Request -> Reproduce the first line and every line after it, exactly, through the one containing "from mathutils import Euler, Matrix, Vector". Leave out the rest.

Source data ->
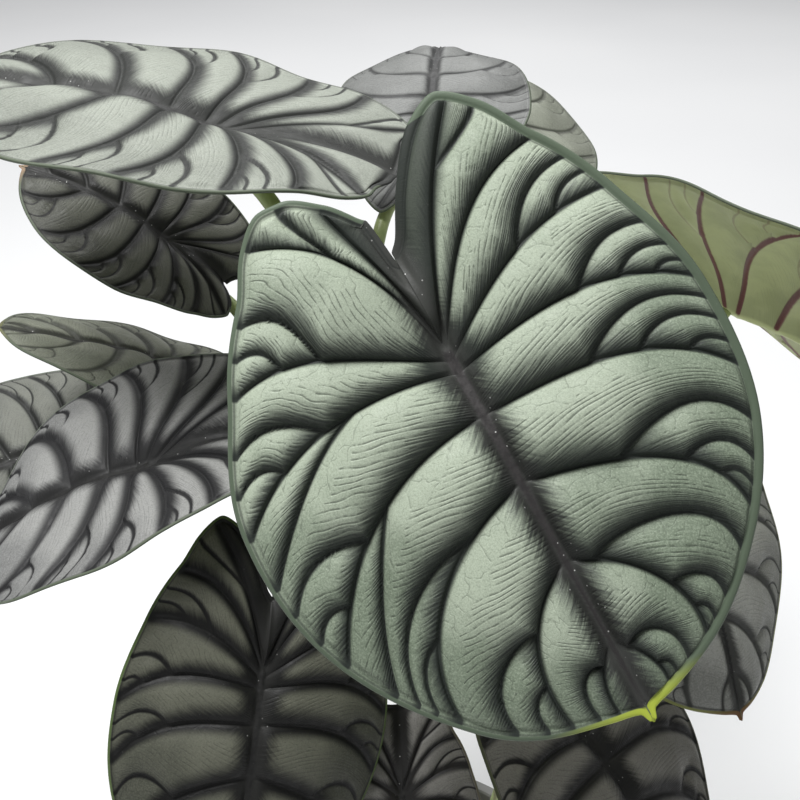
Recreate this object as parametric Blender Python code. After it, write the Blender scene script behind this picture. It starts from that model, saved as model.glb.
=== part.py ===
"""Potted silver dragon alocasia: a round pot of soil with thirteen long-stalked, quilted leaves.

Metres, +Z up. The pot stands on z = 0 round the Z axis and the largest leaf faces -Y.
Each leaf blade is built flat round the point where its petiole joins it, its tip towards -Y and
its upper face towards +Z, then turned to its heading, dip and roll.
"""

import math
from typing import NamedTuple

import bmesh
import bpy
import numpy as np
from mathutils import Euler, Matrix, Vector

for old in list(bpy.data.objects):
    bpy.data.objects.remove(old)

MM = 0.001

# Pot: height, outer radii, wall and rim
POT_HEIGHT = 108 * MM
POT_BASE_RADIUS = 45 * MM
POT_TOP_RADIUS = 59 * MM
POT_WALL = 2.2 * MM
POT_FLOOR = 3.2 * MM
RIM_HEIGHT = 15 * MM
RIM_STEP = 2.6 * MM
POT_SEGMENTS = 44
DRAIN_HOLES = 6
DRAIN_RING = 27 * MM
DRAIN_RADIUS = 4.5 * MM

# Soil: level of its top, lumps, gap to the pot and to the petioles standing in it
SOIL_TOP = 95 * MM
SOIL_LUMP = 1.6 * MM
GAP = 0.3 * MM
STAND_DEPTH = 14 * MM

# Blades: thickness, then shares of the blade's length for the margin band, the quilting, the
# funnel where the petiole arrives, the valley along the midrib and the waves of the margin
BLADE_THICK = 0.8 * MM
RIM_SHARE = 0.023
QUILT = 0.15
QUILT_ROUNDNESS = 0.8
WIDEST_QUILT = 0.26
FUNNEL_DEPTH, FUNNEL_WIDTH, FUNNEL_REACH = 0.040, 0.10, 0.16
VALLEY_DEPTH, VALLEY_WIDTH, VALLEY_FADE = 0.014, 0.05, 0.7
MARGIN_WAVES = 7
WAVE_REACH = 0.6

# Petioles: radii, the knee below the blade, and how far the curve keeps its way at each point
PETIOLE_BASE_RADIUS = 3.6 * MM
PETIOLE_TOP_RADIUS = 2.1 * MM
KNEE_DROP = 9 * MM
KNEE_SLOPE = 0.1
KNEE_RISE = 0.8
KNEE_SHARE = 1.3
FOOT_REACH, KNEE_REACH, TOP_REACH = 0.55, 0.4, 0.35
KNEE_LEAST_REACH = 0.1
HOLE_CLEARANCE = 0.9 * MM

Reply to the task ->
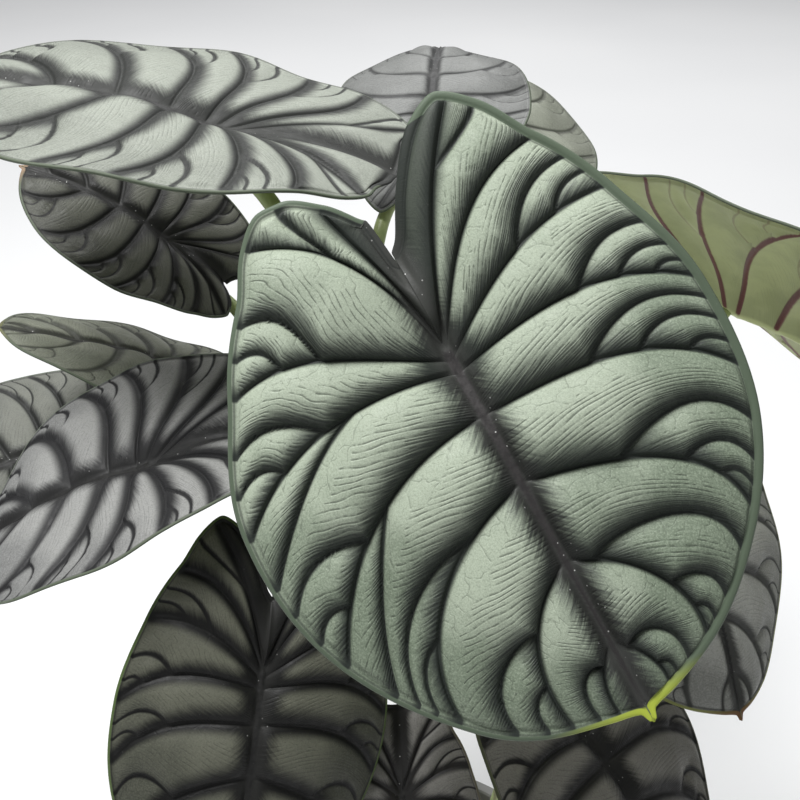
Recreate this object as parametric Blender Python code. After it, write the Blender scene script behind this picture. It starts from that model, saved as model.glb.
=== part.py ===
"""Potted silver dragon alocasia: a round pot of soil with thirteen long-stalked, quilted leaves.

Metres, +Z up. The pot stands on z = 0 round the Z axis and the largest leaf faces -Y.
Each leaf blade is built flat round the point where its petiole joins it, its tip towards -Y and
its upper face towards +Z, then turned to its heading, dip and roll.
"""

import math
from typing import NamedTuple

import bmesh
import bpy
import numpy as np
from mathutils import Euler, Matrix, Vector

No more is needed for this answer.